Y entonces puede que uno no se atreva a tomar resoluciones humildes, únicas, sin relieve. No se atreven a decir, v. gr., que después de ocho días de reflexiones de rodillas, después de sublimes lecturas ante el crucifijo o ante el tabernáculo, se han decidido a levantarse a tiempo, o a no pasar las horas hablando de la lluvia o del frío, o a sonreír a tal o cual importuno mordaz.
No se atreven a poner en ecuación el esfuerzo inmenso y el resultado mezquino; y acordándose de la fábula antigua del ratón y la montaña, juzgan ridículo exhibir una resolución tan ordinaria, tan fácil, tan trivial, y ponerla como resultado de una movilización general de las potencias del alma.
¿Pues qué? ¿Para tomar la resolución de levantarse a tiempo, de obedecer a tú despertador, es para lo que durante una semana te has privado de ver o de escuchar a nadie, y has ido a refugiarte en un lugar de recogimiento y de silencio, y se te ha pedido que pensases en la salvación de tu alma, en los mártires y en los apóstoles, y que examinases la urgencia de una conversión total?
Y para no querer aparecer como ridículo, se llega a serlo, y se inventan resoluciones sublimes y macizas, difíciles y emocionantes; resoluciones bien remachadas como corazas sin defecto, y temibles como un ejército puesto en orden de batalla.
Y el tiempo se encarga de dar pronto al traste con todas esas resoluciones; mueren casi todas el mismo día en que se abrieron a la luz, porque han sido sembradas sobre piedra… Mueren como todo lo que es artificial y mal adaptado: la vida pasa y las desdeña.
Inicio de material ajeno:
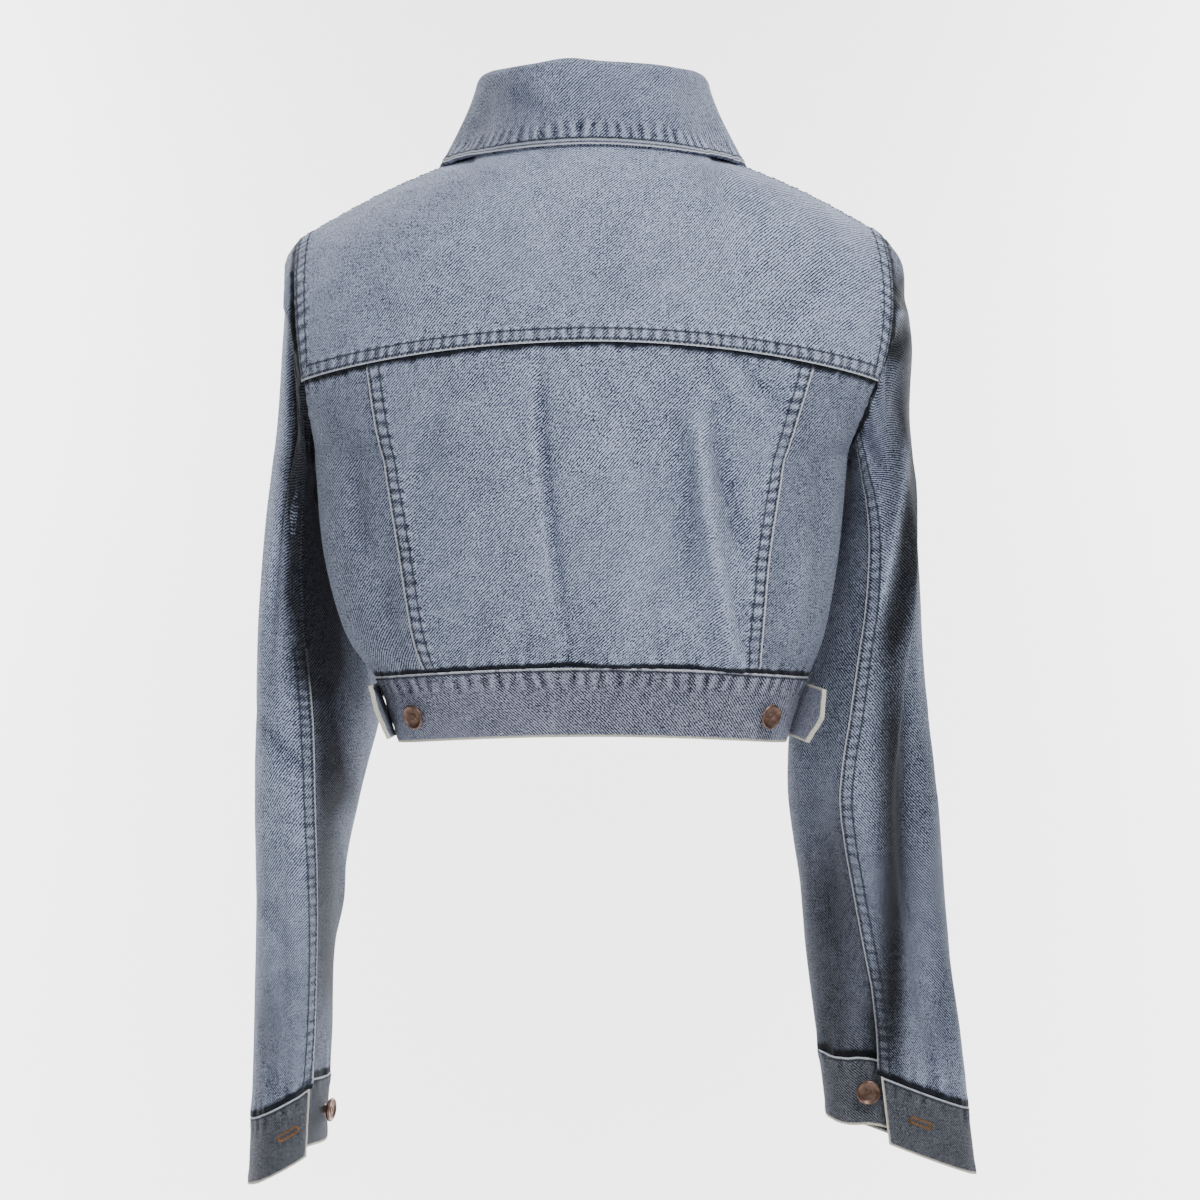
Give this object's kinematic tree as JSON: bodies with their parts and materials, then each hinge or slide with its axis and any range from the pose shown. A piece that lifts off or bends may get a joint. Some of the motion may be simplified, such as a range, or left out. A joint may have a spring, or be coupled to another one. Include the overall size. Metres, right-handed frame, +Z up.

No sabe cómo tomarlas, así como el estómago tampoco puede recibir la nuez, dura como una piedra, que no se ha querido cascar.
Todas esas magníficas resoluciones no son más que como las espinas en el pez. Nadie se alimenta con ellas, son desperdicios sin gloria.
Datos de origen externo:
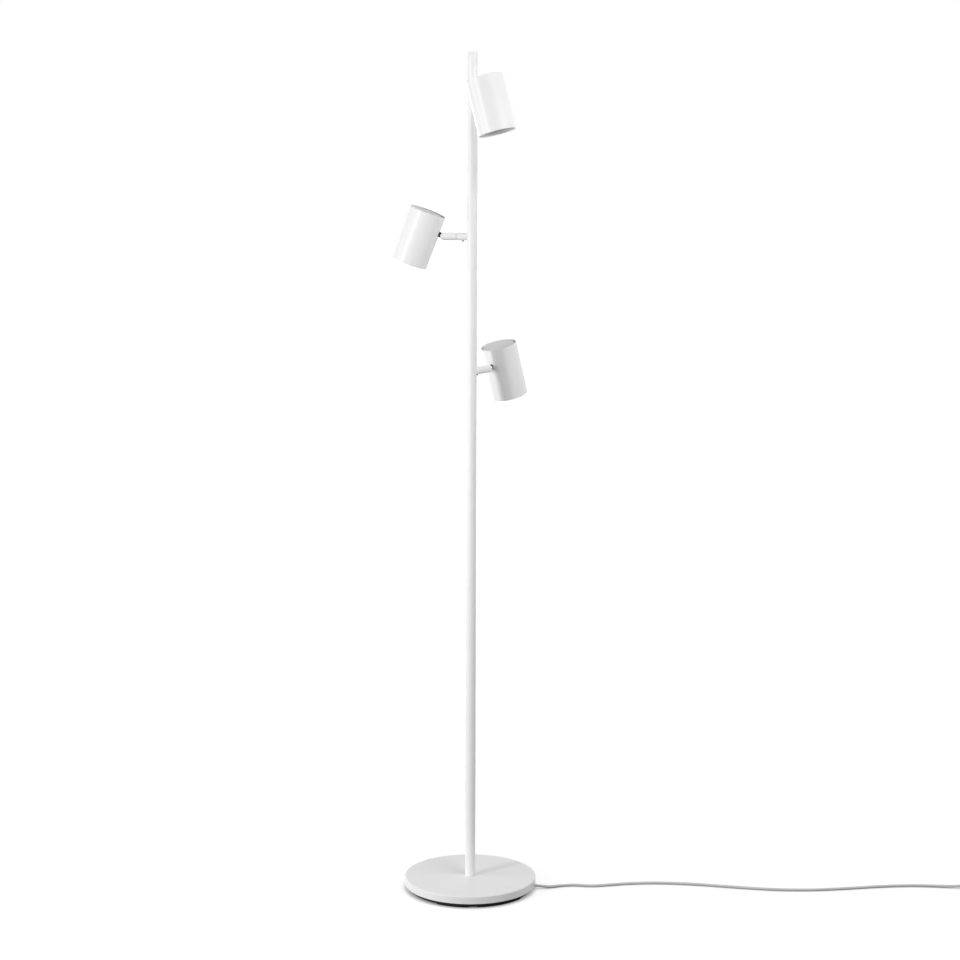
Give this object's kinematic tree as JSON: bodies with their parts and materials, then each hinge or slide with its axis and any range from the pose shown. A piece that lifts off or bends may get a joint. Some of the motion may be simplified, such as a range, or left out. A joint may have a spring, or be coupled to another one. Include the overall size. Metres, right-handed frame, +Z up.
{
  "type": "tree floor lamp",
  "caption": "Slim round pole on a weighted disc base, carrying cylindrical spot heads on short arms that swivel and tilt, with a lead, foot switch and plug.",
  "frame": {"origin": "on the floor at the middle of the round base, on the pole's axis", "axes": "+Z up along the pole, +X to the right towards the side where the lead leaves, +Y away from someone standing in front"},
  "size_m": [1.2511, 0.2564, 1.55],
  "materials": {
    "white_paint": "satin powder coat",
    "cap_paint": "satin powder coat",
    "black_paint": "matt powder coat",
    "cast_iron": "sand cast, primed",
    "black_plastic": "fine grain moulding",
    "pad_rubber": "matt",
    "zinc_steel": "zinc plated",
    "pin_steel": "turned",
    "dark_steel": "black oxide",
    "holder_ceramic": "glazed ceramic",
    "lens_glass": "frosted",
    "bulb_glass": "moulded reflector body",
    "white_plastic": "soft satin",
    "wire_jacket": "smooth",
    "clear_nylon": "natural nylon",
    "tie_plastic": "smooth",
    "pin_brass": "nickelled"
  },
  "bodies": {
    "root": {"arm_stub_1": "white_paint", "arm_stub_2": "white_paint", "arm_stub_3": "white_paint", "base_cover": "black_plastic", "base_disc": "white_paint", "base_nut": "zinc_steel", "base_stud": "zinc_steel", "base_washer": "zinc_steel", "base_weight": "cast_iron", "cord_coil": "white_plastic", "cord_gland": "white_plastic", "cord_run": "white_plastic", "cord_tie": "tie_plastic", "cover_screws": "zinc_steel", "foot_pads": "pad_rubber", "inner_lead": "white_plastic", "plug_body": "white_plastic", "plug_pins": "pin_brass", "pole_cap": "white_paint", "pole_coupler_lower": "zinc_steel", "pole_coupler_upper": "zinc_steel", "pole_foot_plug": "zinc_steel", "pole_lower": "white_paint", "pole_middle": "white_paint", "pole_upper": "white_paint", "riser_wire": "wire_jacket", "stop_screws": "dark_steel", "switch_base": "white_plastic", "switch_cover": "white_plastic", "terminal_block": "clear_nylon"},
    "swivel_1": {"swivel_arm_1": "white_paint", "knuckle_pin_1": "pin_steel"},
    "spot_1": {"head_bracket_1": "black_paint", "shade_1": "white_paint", "rear_cap_1": "cap_paint", "lampholder_1": "holder_ceramic", "bulb_1": "bulb_glass", "bulb_lens_1": "lens_glass"},
    "swivel_2": {"swivel_arm_2": "white_paint", "knuckle_pin_2": "pin_steel"},
    "spot_2": {"head_bracket_2": "black_paint", "shade_2": "white_paint", "rear_cap_2": "cap_paint", "lampholder_2": "holder_ceramic", "bulb_2": "bulb_glass", "bulb_lens_2": "lens_glass"},
    "swivel_3": {"swivel_arm_3": "white_paint", "knuckle_pin_3": "pin_steel"},
    "spot_3": {"head_bracket_3": "black_paint", "shade_3": "white_paint", "rear_cap_3": "cap_paint", "lampholder_3": "holder_ceramic", "bulb_3": "bulb_glass", "bulb_lens_3": "lens_glass"},
    "foot_button": {"switch_button": "white_plastic"}
  },
  "joints": [
    {"name": "swivel_1", "type": "hinge", "parent": "root", "child": "swivel_1", "pos_m": [0.0087, -0.02693, 1.4663], "axis": [0.3074, -0.9516, 0], "range_deg": [-156.2, 133.8]},
    {"name": "tilt_1", "type": "hinge", "parent": "swivel_1", "child": "spot_1", "pos_m": [0.01604, -0.04967, 1.4663], "axis": [-0.9335, -0.3015, -0.1942], "range_deg": [-51.9, 78.1]},
    {"name": "swivel_2", "type": "hinge", "parent": "root", "child": "swivel_2", "pos_m": [-0.02772, 0.00569, 1.2222], "axis": [-0.9796, 0.2011, 0], "range_deg": [-145.5, 144.5]},
    {"name": "tilt_2", "type": "hinge", "parent": "swivel_2", "child": "spot_2", "pos_m": [-0.05113, 0.0105, 1.2222], "axis": [0.2011, 0.9795, -0.0087], "range_deg": [-60.7, 69.3]},
    {"name": "swivel_3", "type": "hinge", "parent": "root", "child": "swivel_3", "pos_m": [0.01699, 0.02263, 0.9781], "axis": [0.6004, 0.7997, 0], "range_deg": [-140.2, 149.8]},
    {"name": "tilt_3", "type": "hinge", "parent": "swivel_3", "child": "spot_3", "pos_m": [0.03134, 0.04174, 0.9781], "axis": [0.7969, -0.5983, 0.0837], "range_deg": [-55.3, 74.7]},
    {"name": "switch_press", "type": "slide", "parent": "root", "child": "foot_button", "axis": [0, 0, -1], "range_m": [0, 0.003], "stiffness_N_per_m": 1500, "springref_m": -0.001}
  ]
}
¿Vamos, por lo tanto, a despreciar todas las resoluciones sin distinción, y olvidando las lecciones cotidianas, a embarcarnos sin remos y sin brújula, para un paseo y no para un viaje?
La resolución es indispensable, pero no es como el fruto de un árbol; es como el tapón en la botella, la cobertera embetunada sobre el ánfora, la escarpia en la pared. No es el resultado, sino la salvaguardia del resultado.
No se hace una botella para ponerle un tapón. No es esta la razón de ser de todo el trabajo del vidriero. Pero no es menos indispensable, si se quiere conservar sin peligro el vino en el frasco. No se prepara un odre para atar su cuello con una fina ligadura, pero, si esa ligadura no existe, es inútil llenar el pellejo en la fuente, se tendrá sed en la primera etapa del desierto.
La resolución resultante de la oración debería estar en proporción con el esfuerzo empleado, aunque la salvaguardia del resultado tenga a veces una apariencia muy modesta, con tal que cumpla perfectamente su función.
¿A quién se le ocurre esculpir el corcho de las botellas, o historiar sus sellos de cera? No se les exige que sean hermosos, sino fuertes, que no se pudran, que no dejen pasar nada. Si el tapón es bueno, el licor está seguro.
Es muy difícil hacer entrar en la resolución la fe, la esperanza y la caridad o las cuatro virtudes cardinales, todas sin embargo muy necesarias; pero se puede fácilmente hacer contrastar su caridad mediante una sencilla resolución práctica, como guarda toda una vacada una muchachita que hace calceta y canta.
El que ha decidido levantarse, a tiempo, no ha trastornado, evidentemente, el equilibrio de los mundos, y su resolución discreta no es más que un garfio en una pared; pero con tal que el garfio no se doble ni se deje arrancar, mantendrá en su nivel y hará estable todo lo que se quiera suspender de él. Y por levantarte a tiempo, reinará en toda tu jornada un orden perfecto y una bienhechora firmeza.
Por eso las mejores resoluciones nunca se encuentran formando grupo. Aunque se añaden más y más no se las hace más fuertes. El que añade indefinidamente horas a su sueño, no por eso ha descansado más, y el que aumenta todos los días su ración alimenticia no se encamina hacia la salud, sino hacia la muerte.
Las resoluciones numerosas y simultáneas se atropellan unas a otras, como los corredores sobre las pistas angostas. Una resolución vale más que dos, y dos valen más que tres, y pasando de tres, se puede uno preguntar si hay realmente resoluciones, como se puede uno preguntar si en una ciudad hay hombres de más de cien años. Aquí y allá se encuentra alguno, pero no tienen más que la fuerza suficiente para no morir.
Dios mío, enséñame también en esto tu sabiduría sobria y tranquila; adáptame a la vida que me has trazado, y arroja de mi alma esas pretensiones que califico de caballerescas, y que no son más que un delirio infantil. Mi virtud no se halla por las nubes, ni mis deberes están en las estrellas; ser justo es pensar y obrar contigo y como Tú.